Confesso que não me agrada escrever este artigo, pois, tal como toda a gente, não gosto de me enganar. Tinha depositado a minha confiança (o que é raro) na pessoa de Kaft Kosta. Em tempos imaginei-o como Presidente do Supremo Tribunal, cheguei a sonhar vê-lo Presidente da Guiné-Bissau. Enganei-me redondamente. O jovem promissor que se batia mano a mano com os melhores constitucionalistas portugueses, ofereceu-nos uma indigna prestação de um pseudo-academismo pedante e deslavado, a pretexto dos 20 anos da RDP África. Se, até aqui, mantivera um perfil discreto na questão, que apenas o comprometia por defeito, vem agora anacronicamente reforçar o autismo terminal do Presidente do PAIGC, numa péssima representação social e política. Abusando de pretensa autoridade académica e num tom professoral perfeitamente desajustado para o desavergonhado deslize político, perde-se sozinho em deambulações e referências circulares. É esse o preço que a retórica cobra quando o obreiro se prostitui e esta se vê alugada a estranhos.

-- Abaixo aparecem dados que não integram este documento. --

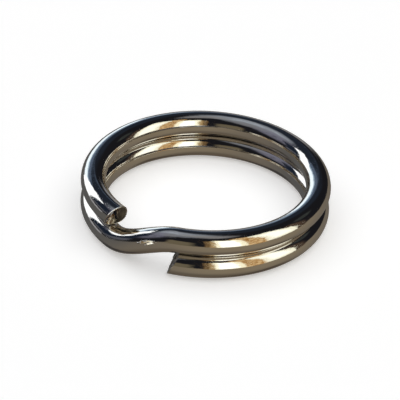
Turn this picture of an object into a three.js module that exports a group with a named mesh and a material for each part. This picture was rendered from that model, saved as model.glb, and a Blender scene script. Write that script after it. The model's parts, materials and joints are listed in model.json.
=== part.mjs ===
// Split key ring: one round spring wire wound into two flat coils that lie on each other.
//
// The frame is the ring's own: millimetres, +Z along the ring's axis, the origin on that axis at
// the underside, and the crossover bend at -Y. A place along the wire is its winding angle, in
// degrees from the middle of the crossover: negative on the upper coil, positive on the lower.
// The ring looks the same when it is turned half a turn about the horizontal line through the
// middle of its crossover, so the lower half is the upper half turned over.
//
// The wire is one springy piece. When the ring is opened, a cut end lifts off the other coil and
// the half turn behind it twists and bends, while the rest of the wire holds still. So each half
// turn behind a cut end is a solid of its own, which turns about the wire where it begins.

import * as THREE from 'three';

// Driving dimensions, in millimetres and degrees
const OUTER_DIAMETER = 25;
const WIRE_DIAMETER = 2.5;
const COIL_GAP = 0.04; // air between the two coils where they lie on each other
const CROSSOVER_ARC = 40; // winding over which the wire steps down from coil to coil
const END_ANGLE = 342; // winding from the middle of the crossover to each cut end
const END_SLANT = 0.6; // how far a cut end's outward side reaches past its centre
const FREE_ARC = 180; // winding behind each cut end that lifts when the ring is opened
const STRETCH_GAP = 0.3; // clearance between two neighbouring stretches of the wire

// How finely the round wire is faceted
const WIRE_SIDES = 16; // a multiple of four, so that a flat side faces up and another down
const STEP_ANGLE = 6;

const STEEL = { color: 0xb9bcc2, roughness: 0.1, metalness: 1 };

// Dimensions that follow
const wireRadius = WIRE_DIAMETER / 2;
const ringRadius = OUTER_DIAMETER / 2 - wireRadius;
const lowerLevel = wireRadius;
const upperLevel = lowerLevel + WIRE_DIAMETER + COIL_GAP;
const ringHeight = upperLevel + wireRadius;
const halfGap = THREE.MathUtils.radToDeg(STRETCH_GAP / 2 / ringRadius);
const crossoverEnd = CROSSOVER_ARC / 2 + halfGap;
const freeStart = END_ANGLE - FREE_ARC;

// The wire's height at a winding angle, level on both coils and smooth in between
function wireHeight(winding) {
  const half = CROSSOVER_ARC / 2;
  return upperLevel - (upperLevel - lowerLevel) * THREE.MathUtils.smoothstep(winding, -half, half);
}

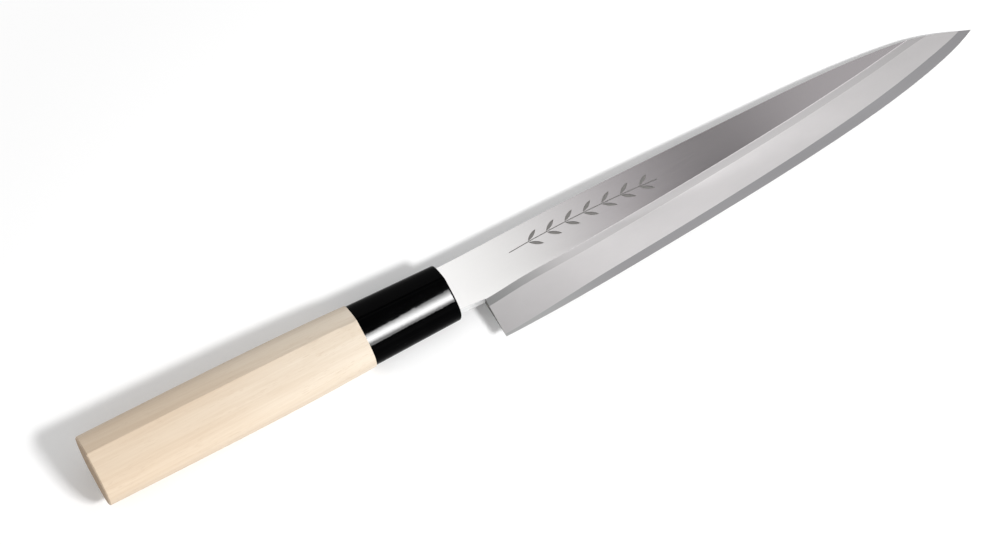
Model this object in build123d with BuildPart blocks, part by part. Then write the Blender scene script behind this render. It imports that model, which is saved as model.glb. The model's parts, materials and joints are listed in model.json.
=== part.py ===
"""Single-bevel slicing knife, lying flat on a table with its bevelled side up.

The knife rests on the front lower rim of its ferrule and on its tip, which lifts the butt a little.
X runs from the butt to the tip, Y towards the spine, Z up from the table. The origin is on the table,
under the middle of the knife's box. Every place below is measured along the handle's axis from the butt,
and every height and side step is measured from that axis.
"""

import os
from math import atan2, cos, sin

from build123d import *

os.makedirs("parts", exist_ok=True)

# Lengths along the axis
wood_length = 97.5
ferrule_length = 32.8
neck_length = 9.4
edge_length = 201.7
tang_length = 85.0

# Handle sections, widest near the butt
swell_width = 25.3
swell_height = 20.3
swell_place = 24.0
shoulder_width = 23.1
shoulder_height = 18.4
butt_chamfer = 0.4

# Ferrule
ferrule_rear_width = 22.4
ferrule_rear_height = 17.8
ferrule_front_width = 20.7
ferrule_front_height = 16.8
ferrule_wall = 1.8
ferrule_front_wall = 4.0
ferrule_rim_round = 0.7
glue_gap = 0.1

# Blade plan
spine_side = 10.1
neck_edge_side = 8.6
neck_flare = 0.5
heel_edge_side = 23.4
heel_root_round = 2.5

# Blade section
blade_thickness = 3.2
tip_thickness = 1.25
bevel_width = 15.3
strip_width = 2.6

# Hard steel plate under the blade
plate_thickness = 0.45
plate_tip_thickness = 0.36
plate_end_thickness = 0.17
plate_start = 3.2
plate_rise_length = 49.0

# Hollow ground into the flat underside
hollow_depth = 0.2
hollow_edge_rim = 1.6
hollow_spine_rim = 2.6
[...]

No seu discurso da «tortuosa» relação entre a norma declarada e a realizada, a sua coerência com a práxis enfraquece subitamente, ao quebrar uma desejável imparcialidade apontando violações apenas ao Presidente da República. Mas ainda se compreendia. Estava a falar de Angola, a quem a carapuça enfia às mil maravilhas. O pior é quando designa a Guiné-Bissau. As «conveniências do momento e das tácticas» «desvirtuam-se inteiramente» quando trata de José Mário Vaz. Funcionando a meia-práxis (infelizmente a metade pôdre!), qual o reverso da medalha? Uma kunha ao kunhado.

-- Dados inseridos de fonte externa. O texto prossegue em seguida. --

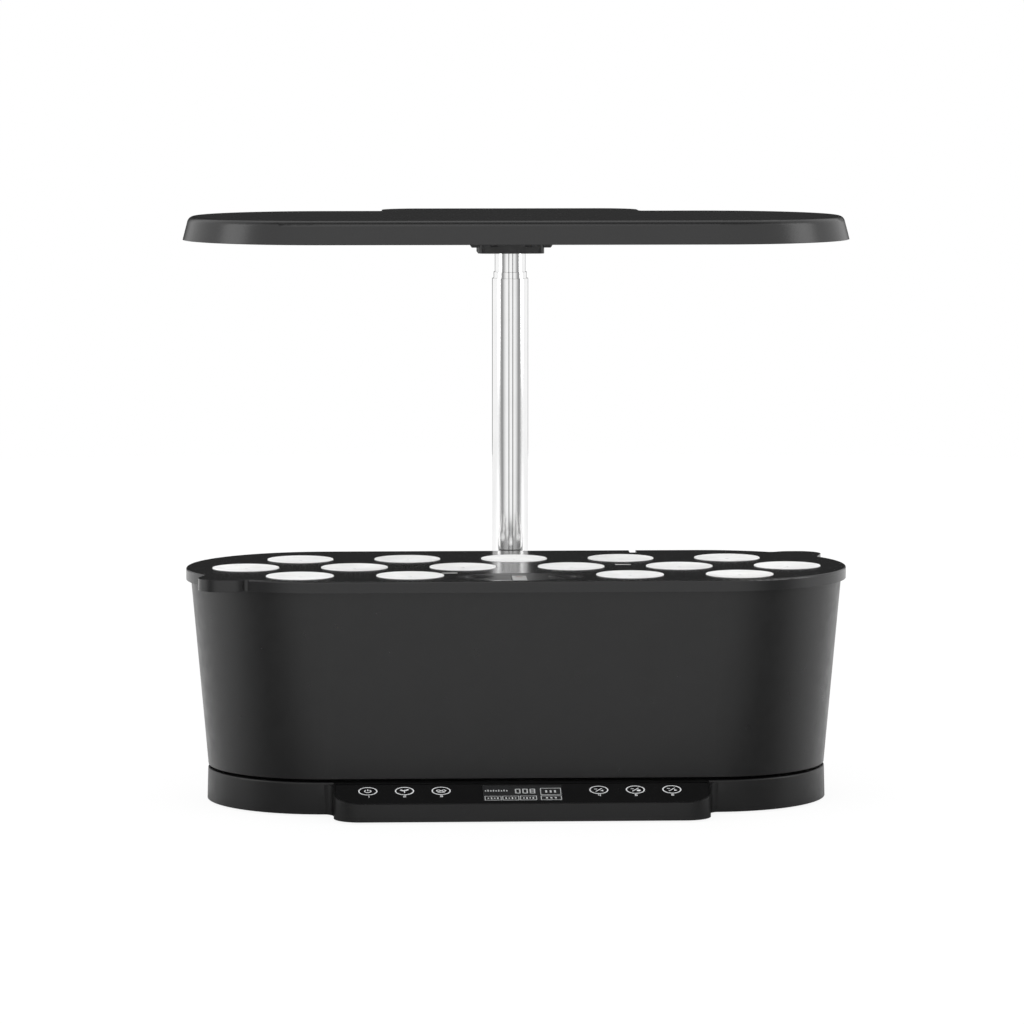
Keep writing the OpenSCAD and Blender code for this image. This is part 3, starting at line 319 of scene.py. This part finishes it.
figure_w, figure_h, figure_line = 2.7 * mm, 6.2 * mm, 0.8 * mm
figure_pitch = 4.7 * mm
figures_x, figures_y = -3.0 * mm, 2.7 * mm
mark_pitch = 1.7 * mm
marks_x, marks_y = -23.6 * mm, 3.4 * mm
field_line = 0.45 * mm
field_w, field_pitch = 10.2 * mm, 11.3 * mm
fields_x = -24.2 * mm
field_mark_x, field_mark_y, field_mark_pitch = 2.1 * mm, -8 * mm, 2 * mm
low_row = (-10.9 * mm, -4.9 * mm)
high_row = (-3.0 * mm, 7.0 * mm)
side_left, side_right = 11.6 * mm, 24.4 * mm
side_mark_x, side_mark_pitch = 15.2 * mm, 2.8 * mm
bm = bmesh.new()
for k, figure in enumerate("008"):
    digit(bm, lcd_face, figures_x + k * figure_pitch, figures_y, figure, figure_w, figure_h, figure_line)
# to their left a row of marks, each second one taller
for k in range(9):
    taller = k % 2 * mm
    bar(bm, lcd_face, marks_x + k * mark_pitch, marks_y + 0.3 * taller, 0.8 * mm, 1.8 * mm + 0.8 * taller)
# below them three framed fields, each with four marks
for k in range(3):
    left = fields_x + k * field_pitch
    frame_of_bars(bm, lcd_face, left, left + field_w, *low_row, field_line)
    for m in range(4):
        x = left + field_mark_x + m * field_mark_pitch
        bar(bm, lcd_face, x, field_mark_y, 0.9 * mm, (1.6 + (m + k) % 2) * mm)
# to their right two framed fields, each with three marks
for low, high in (high_row, low_row):
    frame_of_bars(bm, lcd_face, side_left, side_right, low, high, field_line)
    for m in range(3):
        x = side_mark_x + m * side_mark_pitch
        bar(bm, lcd_face, x, (low + high) / 2, 1.2 * mm, 0.35 * (high - low))
piece("display_segments", bm, segment_grey, "base", smooth=False)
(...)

Mas entretanto, hipnotizados pelas referências académicas, chegamos a Montesquieu, com livro oferecido a todos os dirigentes da CPLP pelo benemérito opinador. No espírito das leis, para o erudito constitucionalista, a separação de poderes é o segredo, melhor, o arcano maior da política, pasme-se! O melhor é que um poder TRAVE o outro, e esse que por sua vez TRAVE o outro, que TRAVE o primeiro. O ideal seria portanto um sistema de TRAVAGENS. Trata-se de uma visão puramente negativa da política, maquiavélica no pior sentido que se lhe possa atribuir. Não. A política é a arte de gerar consensos, de em vez de freios, colocar molas, promover com contributos positivos, sentar as pessoas em torno de objectivos mínimos. É por isso grave que, senhor doutor, feche os olhos a toda a realidade à sua volta, e tenha enveredado pela mentira e pela hipocrisia, numa delinquência constitucionalmente mental, a troco de não se sabe que divino alimento. Presunção e água benta, cada um bebe a que quer.

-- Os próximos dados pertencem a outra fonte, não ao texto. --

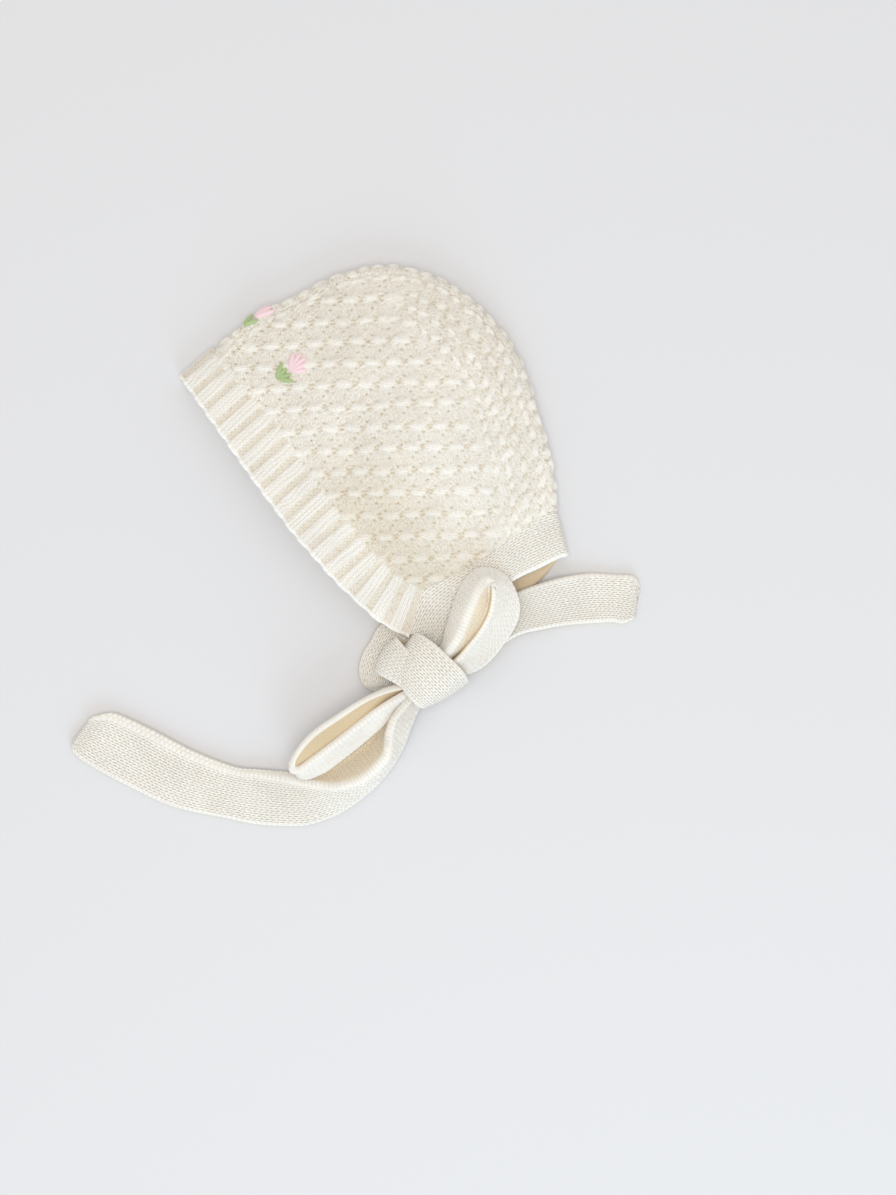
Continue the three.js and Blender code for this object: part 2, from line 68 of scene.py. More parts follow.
coarser = 1.0   # mesh spacing while only the shape is looked at

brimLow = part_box("brim")[0]
corner = np.array([brimLow[0] * 1000, brimLow[1] * 1000 + hood["brimBow"], 0.0])


def toPart(points):
    return (np.asarray(points, float) + corner) / 1000


def through(points, count, spread=None):
    # a smooth curve through given points, at count even steps (or at the shares in spread)
    p = np.asarray(points, float)
    p = p if p.ndim == 2 else p[:, None]
    t = np.concatenate([[0], np.cumsum(np.sqrt(np.linalg.norm(np.diff(p, axis=0), axis=1)) + 1e-9)])
    slope = np.gradient(p, t, axis=0)
    fineT = np.linspace(0, t[-1], 60 * len(p))
    k = np.clip(np.searchsorted(t, fineT, side="right") - 1, 0, len(t) - 2)
    h = (t[k + 1] - t[k])[:, None]
    f = ((fineT - t[k]) / h[:, 0])[:, None]
    path = ((2 * f**3 - 3 * f**2 + 1) * p[k] + (f**3 - 2 * f**2 + f) * h * slope[k]
            + (3 * f**2 - 2 * f**3) * p[k + 1] + (f**3 - f**2) * h * slope[k + 1])
    run = np.concatenate([[0], np.cumsum(np.linalg.norm(np.diff(path[:, :3], axis=0), axis=1))])
    shares = np.linspace(0, 1, count) if spread is None else np.asarray(spread)
    return np.stack([np.interp(shares * run[-1], run, path[:, c]) for c in range(path.shape[1])], axis=1)


def smoothstep(low, high, value):
    t = np.clip((value - low) / (high - low), 0, 1)
    return t * t * (3 - 2 * t)


def tableAt(table, x, column):
    rows = np.asarray(table, float)
    k = np.clip(np.searchsorted(rows[:, 0], x, side="right") - 1, 0, len(rows) - 2)
    t = np.clip((x - rows[k, 0]) / (rows[k + 1, 0] - rows[k, 0]), 0, 1)
    return rows[k, column] + (rows[k + 1, column] - rows[k, column]) * t * t * (3 - 2 * t)


foldLine = through(hood["foldEdge"], 260)


def inwardFrom(outline):
    # unit steps from each point of the folded edge into the hood
    tangent = np.gradient(outline, axis=0)
    tangent /= np.linalg.norm(tangent, axis=1, keepdims=True)
    return np.stack([tangent[:, 1], -tangent[:, 0]], axis=1)


def foldDistance(x, y):
    # distance in plan to the folded edge
    flat = np.stack([np.ravel(x), np.ravel(y)], axis=1)
    best = np.full(len(flat), 1e9)
    ends = np.vstack([[0, -40], foldLine])
    for a, b in zip(ends[:-1], ends[1:]):
        along = b - a
        t = np.clip(((flat - a) @ along) / (along @ along), 0, 1)
        best = np.minimum(best, np.hypot(*(flat - a - t[:, None] * along).T))
    return best.reshape(np.shape(x))


def layHeight(x, y):
    # outside of the upper layer, away from the round of the fold
    near = np.interp(x, *zip(*hood["faceEdge"]))
    far = np.interp(x, *zip(*hood["foldEdge"][1:]))
    depth = np.clip((y - near) / np.maximum(far - near, 1) / hood["middleFrom"], 0, 1)
    face = tableAt(hood["heights"], x, 1)
    opened = face + (tableAt(hood["heights"], x, 2) - face) * np.sin(depth * math.pi / 2) ** 2
    rise = 1 - np.exp(-foldDistance(x, y) / hood["puff"])
    return 2 * hood["foldRadius"] + (opened - 2 * hood["foldRadius"]) * rise


def upperTop(x, y):
    r = hood["foldRadius"]
    inside = np.clip(foldDistance(x, y) / r, 0, 1)
    return r + (layHeight(x, y) - r) * np.sqrt(1 - (1 - inside) ** 2)


rng = np.random.default_rng(11)
wanderGrid = rng.uniform(-1, 1, (64, 64))


def wander(x, y, size, seed=0):
    # smooth seeded unevenness, -1 to 1, over patches of this size
    gx, gy = x / size + seed * 7.31 + 400, y / size + seed * 3.77 + 400
    ix, iy = np.floor(gx).astype(int), np.floor(gy).astype(int)
    fx, fy = smoothstep(0, 1, gx - ix), smoothstep(0, 1, gy - iy)
    g = lambda a, b: wanderGrid[a % 64, b % 64]
    low = g(ix, iy) * (1 - fx) + g(ix + 1, iy) * fx
    high = g(ix, iy + 1) * (1 - fx) + g(ix + 1, iy + 1) * fx
    return low * (1 - fy) + high * fy


# Knit structures: each gives a height in millimetres and the painted shade of its hollows, from 0 to 1.

def columnRidge(p):
    # 1 along each leg of a column of V stitches, 0 at the column's middle and sides
    leg = np.abs(p - np.floor(p) - 0.5) * 2
    return 1 - np.abs(2 * leg - 1) ** 2


def brickBumps(p, q):
    # short bumps in brick order, as on the back of plain knitting
    brick = 0.5 + 0.5 * np.cos(2 * math.pi * (p + 0.5 * (np.floor(q) % 2)))
    return brick * np.abs(np.sin(math.pi * q))


def plainKnit(across, along):
    # V stitches: the columns' low relief, with painted shade at the columns' middles and sides and some
    # random tone; their legs, and the painted shade between them, are in the material
    ridge = columnRidge(across / stitch["column"])
    height = stitch["plainRelief"] * (0.5 + 0.3 * ridge)
    return height, 0.10 + 0.06 * (1 - ridge) + 0.05 * wander(across, along, 6, 50)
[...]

E quando acusa o Presidente de «abocanhar o governo, assaltar o parlamento, comprar deputados, colonizar partidos e assenhorear-se do poder legislativo» está a menorizar o PRS, com a intenção de remeter de volta o poder a Domingos Simões Pereira. Acusa o Presidente de pretender «dominar o Parlamento». Por esta altura, já o pretenso teor de constitucionalismo tinha desaparecido por completo e inquiria: «que necessidade é que o Presidente tem de pegar num Partido altamente responsável e degradá-lo completamente na praça pública? se isso acontecer, será o caos para esse partido» Aqui, o ilustre académico cai em plena profecia, se bem que claramente desinspirada. O PRS saberá dar, na devida altura, a bofetada sem mão que merece.